Wise words from a student who thought she had her major—and her future—all figured out. Then she arrived on campus, and . . . NSM.
“So what do you want to major in?”
“Where do you see yourself in 10 years?”
“What kind of programs are you looking for in a college?”
No matter how the question is worded, it still asks the impossible: for students around the tender age of 16 to decide how they want the rest of their lives to play out. Because choosing your major (or, alternatively, not choosing) is a cornerstone of the college admission process, a decision that affects almost every other factor in your college search: location, reputation, department strength, and so on.

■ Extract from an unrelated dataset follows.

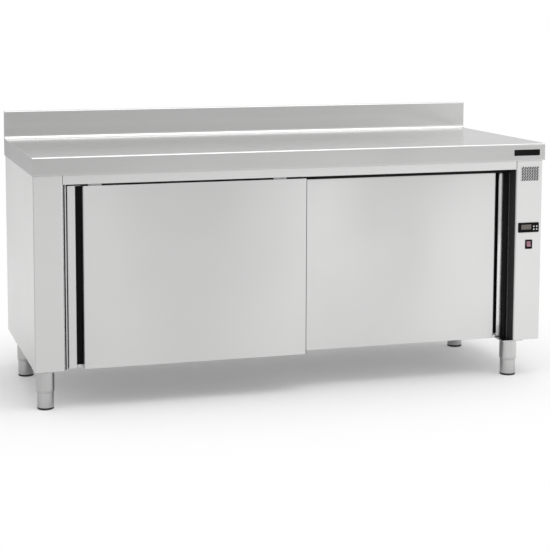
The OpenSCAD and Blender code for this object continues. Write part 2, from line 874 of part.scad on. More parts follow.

I went into the application process as an international studies major. I had done Model UN in middle and high school, I loved English and history, and the humanities just came easier to me than the sciences did. So after looking at the vast (vast, vast, vast) array of major options available to me, I decided that international studies (or, alternatively, international affairs or international relations) was the perfect major for me. I applied to Johns Hopkins and was accepted, and I enrolled as a pre-major in the Krieger School of Arts and Sciences.
Soon freshman move-in day rolled around, and as part of our Orientation Week, all of the Hopkins departments offered open houses where students could interact with professors and learn more about majors that interested them. Full of anticipation, I made the seven-minute trek to the auditorium where the international studies information session was being held and sat down next to some people I knew from my dorm.
Within the first 20 minutes of the presentation, however, my certainty of my international studies degree was shaken to the core. I realized for the first time just how broad my major was, and I wondered whether or not this lack of focus would help or hurt me. I was put off by how theoretical the subject matter seemed to be; most of the major centered on broad political theories as opposed to current, real-world issues. I didn’t particularly enjoy the lack of quantitative elements to the major either; I loved to read, but I liked math too, and I didn’t know how I was going to survive four years of college if numbers were removed from my life. And in one moment of clarity, I also realized I had no specific reason for majoring in international studies—besides my love for writing and history, I had no personal affection for the subject.
I was back to square one, and I felt my throat constrict with panic. It’s a terrifying experience to realize that you don’t have a plan for the future. But what I didn’t realize was that everyone goes through it at some point, and my school was ready for just this situation.
You see, all freshmen at Hopkins enroll as pre-majors in either the Krieger School of Arts and Sciences or the Whiting School of Engineering. For the first year, they are not allowed to declare a major but instead are encouraged to fulfill “distributional requirements” (courses in areas outside of their chosen major). While many students take these courses simply to be able to graduate, the true targets of this system are students like me and so many others—students who don’t have a solid plan, students who aren’t sure what to major in, students whose well-roundedness make specialization difficult. I had a full year to decide what to change my major to, and the variety of classes offered by Johns Hopkins offered me plenty of options.
Nonetheless, I was too stubborn to give up on my international studies major that quickly. I told myself that I’d try out the major, take some intro classes, see if it was right for me, and then decide. But I made sure to sprinkle my schedule with some other class choices that allowed me to explore different majors. So in addition to the intro international studies course, expository writing, and my first-year language, I enrolled in Introduction to Environmental Engineering and Honors Multivariable Calculus. As it turns out, that was one of the best decisions I ever made.
By taking such a diverse course load, I’ve found that while my love for history and writing still burns, I’m interested in other subjects too. I’ve learned that even though a poignant Dickens passage can bring tears to my eyes, I still crave the logic and certainty of mathematics. Even though I am fascinated by World War II analyses, sometimes I just need to immerse myself in chemistry to recharge. (Ha! Get it?!) And while I am still thinking about switching out of international studies, I no longer feel panicked, because I know that in terms of my interests, I have options and time to decide.
Whenever I discuss my classes with other students on campus, I find the diverse structure of my schedule is actually something of an anomaly. Not many people are taking such a vast array of courses; rather, most are already focusing on their major, loading their schedule with intro courses and diversifying their schedule only as much as they need to fulfill distributional requirements. Particularly at highly selective schools, many students come into college having a fairly good idea of what they want the rest of their lives to look like. They view college as a stepping-stone, a means to mold their futures into that ideal. And there’s nothing wrong with that. I envy the students who are sure, who know what they want to do and are fully prepared for eventually achieving their dreams. But not everyone is like that—and that’s okay. And even among the students who were decisive in the beginning, many end up changing their minds.
So when you’re staring at that long list of college courses, keep in mind that you’re only 17 (or 18 or 19). Realize that you’re on the brink of your adult life, with the whole world stretched in front of you, and that you only get this one chance to discover who you are. And remember that however sure you are of your path, no one knows what the future holds. You may change your mind and choose to pursue something different entirely. Take the time to explore, to experiment, to grow— because in reality, that’s what college is truly about.